### Requirement
Would you output the whole listing below, exactly as it reads?

### Data provided

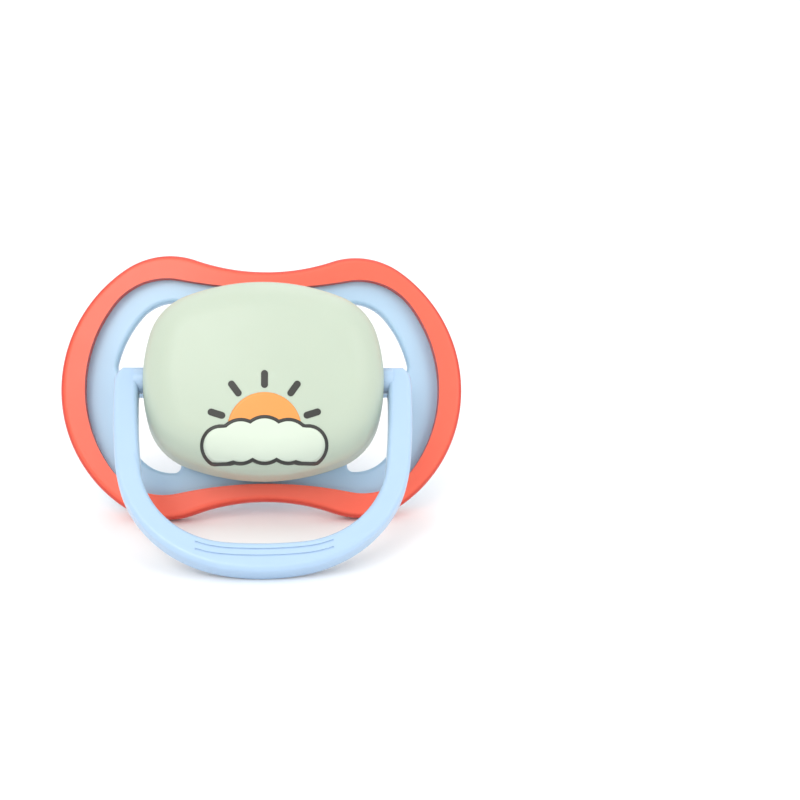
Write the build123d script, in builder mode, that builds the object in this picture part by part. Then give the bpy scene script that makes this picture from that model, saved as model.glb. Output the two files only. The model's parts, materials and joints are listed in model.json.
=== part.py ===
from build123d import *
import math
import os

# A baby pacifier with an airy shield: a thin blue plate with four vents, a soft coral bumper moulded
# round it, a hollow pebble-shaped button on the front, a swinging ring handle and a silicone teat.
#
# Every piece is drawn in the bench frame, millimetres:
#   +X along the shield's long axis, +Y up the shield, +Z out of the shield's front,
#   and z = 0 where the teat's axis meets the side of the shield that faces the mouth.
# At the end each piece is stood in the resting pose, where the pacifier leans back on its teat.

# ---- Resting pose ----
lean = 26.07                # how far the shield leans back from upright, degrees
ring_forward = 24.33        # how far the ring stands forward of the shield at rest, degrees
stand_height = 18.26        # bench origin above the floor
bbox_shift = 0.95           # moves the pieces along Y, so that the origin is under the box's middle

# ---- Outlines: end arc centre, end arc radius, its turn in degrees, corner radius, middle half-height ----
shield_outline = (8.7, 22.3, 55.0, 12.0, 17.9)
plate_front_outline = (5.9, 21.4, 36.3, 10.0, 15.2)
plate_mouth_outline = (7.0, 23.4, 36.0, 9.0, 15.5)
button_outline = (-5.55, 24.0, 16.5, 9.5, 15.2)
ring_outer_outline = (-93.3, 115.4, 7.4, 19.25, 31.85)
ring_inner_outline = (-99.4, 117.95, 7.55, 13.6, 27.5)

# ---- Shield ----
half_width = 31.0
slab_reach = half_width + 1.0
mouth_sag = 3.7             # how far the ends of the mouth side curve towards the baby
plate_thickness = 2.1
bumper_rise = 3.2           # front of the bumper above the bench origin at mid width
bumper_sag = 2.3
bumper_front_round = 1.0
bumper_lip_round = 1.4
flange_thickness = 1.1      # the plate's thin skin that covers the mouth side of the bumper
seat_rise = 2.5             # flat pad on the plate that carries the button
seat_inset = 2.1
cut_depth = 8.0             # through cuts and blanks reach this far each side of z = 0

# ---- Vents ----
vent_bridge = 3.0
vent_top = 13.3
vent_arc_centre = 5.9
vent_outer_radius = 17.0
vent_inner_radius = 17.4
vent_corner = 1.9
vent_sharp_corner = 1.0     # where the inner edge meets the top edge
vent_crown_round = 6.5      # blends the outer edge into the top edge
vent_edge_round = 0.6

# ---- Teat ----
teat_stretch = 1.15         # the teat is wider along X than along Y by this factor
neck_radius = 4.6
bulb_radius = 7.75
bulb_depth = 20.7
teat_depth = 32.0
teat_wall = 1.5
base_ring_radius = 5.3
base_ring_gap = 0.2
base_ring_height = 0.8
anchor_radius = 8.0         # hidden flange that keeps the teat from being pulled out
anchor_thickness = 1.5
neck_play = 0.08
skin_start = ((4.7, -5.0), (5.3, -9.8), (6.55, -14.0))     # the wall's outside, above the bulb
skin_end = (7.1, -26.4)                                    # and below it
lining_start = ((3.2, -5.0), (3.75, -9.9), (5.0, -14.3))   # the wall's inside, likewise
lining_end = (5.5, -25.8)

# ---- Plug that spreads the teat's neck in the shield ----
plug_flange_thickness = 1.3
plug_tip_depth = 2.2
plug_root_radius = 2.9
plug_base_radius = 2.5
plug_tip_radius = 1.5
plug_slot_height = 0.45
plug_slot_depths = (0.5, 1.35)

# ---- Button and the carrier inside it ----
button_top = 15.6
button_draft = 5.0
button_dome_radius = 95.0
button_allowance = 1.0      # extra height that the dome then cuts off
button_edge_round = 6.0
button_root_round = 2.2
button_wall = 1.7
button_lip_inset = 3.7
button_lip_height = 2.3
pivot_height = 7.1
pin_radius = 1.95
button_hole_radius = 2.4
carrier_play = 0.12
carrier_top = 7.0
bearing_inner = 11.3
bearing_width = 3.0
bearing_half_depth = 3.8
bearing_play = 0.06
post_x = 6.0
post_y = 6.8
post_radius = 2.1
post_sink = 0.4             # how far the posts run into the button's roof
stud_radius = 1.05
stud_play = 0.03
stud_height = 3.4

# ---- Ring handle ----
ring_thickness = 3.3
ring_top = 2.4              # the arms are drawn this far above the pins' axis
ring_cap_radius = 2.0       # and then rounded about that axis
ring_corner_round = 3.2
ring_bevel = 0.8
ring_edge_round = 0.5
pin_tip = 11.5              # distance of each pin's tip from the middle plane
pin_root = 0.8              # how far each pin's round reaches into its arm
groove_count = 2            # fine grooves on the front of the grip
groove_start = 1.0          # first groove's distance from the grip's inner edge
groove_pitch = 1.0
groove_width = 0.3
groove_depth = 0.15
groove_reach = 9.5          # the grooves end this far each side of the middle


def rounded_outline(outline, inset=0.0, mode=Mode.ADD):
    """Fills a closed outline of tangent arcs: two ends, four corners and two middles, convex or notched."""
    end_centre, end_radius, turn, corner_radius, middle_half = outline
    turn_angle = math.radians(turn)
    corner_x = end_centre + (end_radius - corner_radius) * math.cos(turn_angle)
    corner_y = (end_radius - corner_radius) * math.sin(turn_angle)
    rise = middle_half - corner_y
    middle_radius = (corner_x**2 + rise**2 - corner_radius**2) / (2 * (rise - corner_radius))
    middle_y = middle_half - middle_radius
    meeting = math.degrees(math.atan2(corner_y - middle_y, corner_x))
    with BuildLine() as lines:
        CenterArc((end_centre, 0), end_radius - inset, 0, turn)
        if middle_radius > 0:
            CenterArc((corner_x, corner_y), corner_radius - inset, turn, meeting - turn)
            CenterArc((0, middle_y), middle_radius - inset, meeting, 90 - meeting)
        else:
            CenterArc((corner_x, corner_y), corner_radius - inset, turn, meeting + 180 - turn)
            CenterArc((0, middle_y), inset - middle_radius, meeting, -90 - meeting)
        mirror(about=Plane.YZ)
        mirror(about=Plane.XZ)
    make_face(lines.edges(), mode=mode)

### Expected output
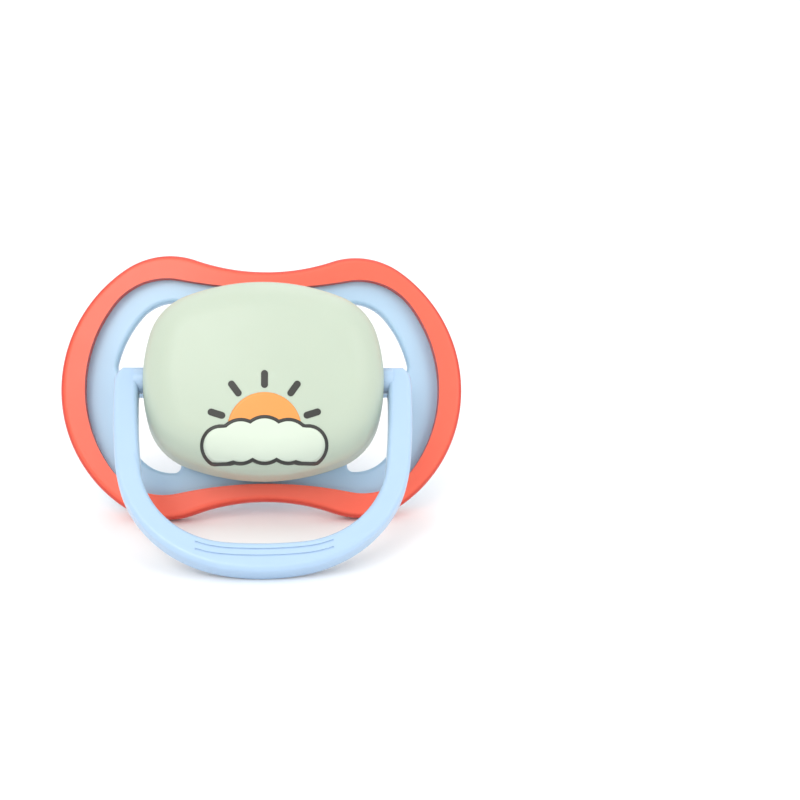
Write the build123d script, in builder mode, that builds the object in this picture part by part. Then give the bpy scene script that makes this picture from that model, saved as model.glb. Output the two files only. The model's parts, materials and joints are listed in model.json.
=== part.py ===
from build123d import *
import math
import os

# A baby pacifier with an airy shield: a thin blue plate with four vents, a soft coral bumper moulded
# round it, a hollow pebble-shaped button on the front, a swinging ring handle and a silicone teat.
#
# Every piece is drawn in the bench frame, millimetres:
#   +X along the shield's long axis, +Y up the shield, +Z out of the shield's front,
#   and z = 0 where the teat's axis meets the side of the shield that faces the mouth.
# At the end each piece is stood in the resting pose, where the pacifier leans back on its teat.

# ---- Resting pose ----
lean = 26.07                # how far the shield leans back from upright, degrees
ring_forward = 24.33        # how far the ring stands forward of the shield at rest, degrees
stand_height = 18.26        # bench origin above the floor
bbox_shift = 0.95           # moves the pieces along Y, so that the origin is under the box's middle

# ---- Outlines: end arc centre, end arc radius, its turn in degrees, corner radius, middle half-height ----
shield_outline = (8.7, 22.3, 55.0, 12.0, 17.9)
plate_front_outline = (5.9, 21.4, 36.3, 10.0, 15.2)
plate_mouth_outline = (7.0, 23.4, 36.0, 9.0, 15.5)
button_outline = (-5.55, 24.0, 16.5, 9.5, 15.2)
ring_outer_outline = (-93.3, 115.4, 7.4, 19.25, 31.85)
ring_inner_outline = (-99.4, 117.95, 7.55, 13.6, 27.5)

# ---- Shield ----
half_width = 31.0
slab_reach = half_width + 1.0
mouth_sag = 3.7             # how far the ends of the mouth side curve towards the baby
plate_thickness = 2.1
bumper_rise = 3.2           # front of the bumper above the bench origin at mid width
bumper_sag = 2.3
bumper_front_round = 1.0
bumper_lip_round = 1.4
flange_thickness = 1.1      # the plate's thin skin that covers the mouth side of the bumper
seat_rise = 2.5             # flat pad on the plate that carries the button
seat_inset = 2.1
cut_depth = 8.0             # through cuts and blanks reach this far each side of z = 0

# ---- Vents ----
vent_bridge = 3.0
vent_top = 13.3
vent_arc_centre = 5.9
vent_outer_radius = 17.0
vent_inner_radius = 17.4
vent_corner = 1.9
vent_sharp_corner = 1.0     # where the inner edge meets the top edge
vent_crown_round = 6.5      # blends the outer edge into the top edge
vent_edge_round = 0.6

# ---- Teat ----
teat_stretch = 1.15         # the teat is wider along X than along Y by this factor
neck_radius = 4.6
bulb_radius = 7.75
bulb_depth = 20.7
teat_depth = 32.0
teat_wall = 1.5
base_ring_radius = 5.3
base_ring_gap = 0.2
base_ring_height = 0.8
anchor_radius = 8.0         # hidden flange that keeps the teat from being pulled out
anchor_thickness = 1.5
neck_play = 0.08
skin_start = ((4.7, -5.0), (5.3, -9.8), (6.55, -14.0))     # the wall's outside, above the bulb
skin_end = (7.1, -26.4)                                    # and below it
lining_start = ((3.2, -5.0), (3.75, -9.9), (5.0, -14.3))   # the wall's inside, likewise
lining_end = (5.5, -25.8)

# ---- Plug that spreads the teat's neck in the shield ----
plug_flange_thickness = 1.3
plug_tip_depth = 2.2
plug_root_radius = 2.9
plug_base_radius = 2.5
plug_tip_radius = 1.5
plug_slot_height = 0.45
plug_slot_depths = (0.5, 1.35)

# ---- Button and the carrier inside it ----
button_top = 15.6
button_draft = 5.0
button_dome_radius = 95.0
button_allowance = 1.0      # extra height that the dome then cuts off
button_edge_round = 6.0
button_root_round = 2.2
button_wall = 1.7
button_lip_inset = 3.7
button_lip_height = 2.3
pivot_height = 7.1
pin_radius = 1.95
button_hole_radius = 2.4
carrier_play = 0.12
carrier_top = 7.0
bearing_inner = 11.3
bearing_width = 3.0
bearing_half_depth = 3.8
bearing_play = 0.06
post_x = 6.0
post_y = 6.8
post_radius = 2.1
post_sink = 0.4             # how far the posts run into the button's roof
stud_radius = 1.05
stud_play = 0.03
stud_height = 3.4

# ---- Ring handle ----
ring_thickness = 3.3
ring_top = 2.4              # the arms are drawn this far above the pins' axis
ring_cap_radius = 2.0       # and then rounded about that axis
ring_corner_round = 3.2
ring_bevel = 0.8
ring_edge_round = 0.5
pin_tip = 11.5              # distance of each pin's tip from the middle plane
pin_root = 0.8              # how far each pin's round reaches into its arm
groove_count = 2            # fine grooves on the front of the grip
groove_start = 1.0          # first groove's distance from the grip's inner edge
groove_pitch = 1.0
groove_width = 0.3
groove_depth = 0.15
groove_reach = 9.5          # the grooves end this far each side of the middle


def rounded_outline(outline, inset=0.0, mode=Mode.ADD):
    """Fills a closed outline of tangent arcs: two ends, four corners and two middles, convex or notched."""
    end_centre, end_radius, turn, corner_radius, middle_half = outline
    turn_angle = math.radians(turn)
    corner_x = end_centre + (end_radius - corner_radius) * math.cos(turn_angle)
    corner_y = (end_radius - corner_radius) * math.sin(turn_angle)
    rise = middle_half - corner_y
    middle_radius = (corner_x**2 + rise**2 - corner_radius**2) / (2 * (rise - corner_radius))
    middle_y = middle_half - middle_radius
    meeting = math.degrees(math.atan2(corner_y - middle_y, corner_x))
    with BuildLine() as lines:
        CenterArc((end_centre, 0), end_radius - inset, 0, turn)
        if middle_radius > 0:
            CenterArc((corner_x, corner_y), corner_radius - inset, turn, meeting - turn)
            CenterArc((0, middle_y), middle_radius - inset, meeting, 90 - meeting)
        else:
            CenterArc((corner_x, corner_y), corner_radius - inset, turn, meeting + 180 - turn)
            CenterArc((0, middle_y), inset - middle_radius, meeting, -90 - meeting)
        mirror(about=Plane.YZ)
        mirror(about=Plane.XZ)
    make_face(lines.edges(), mode=mode)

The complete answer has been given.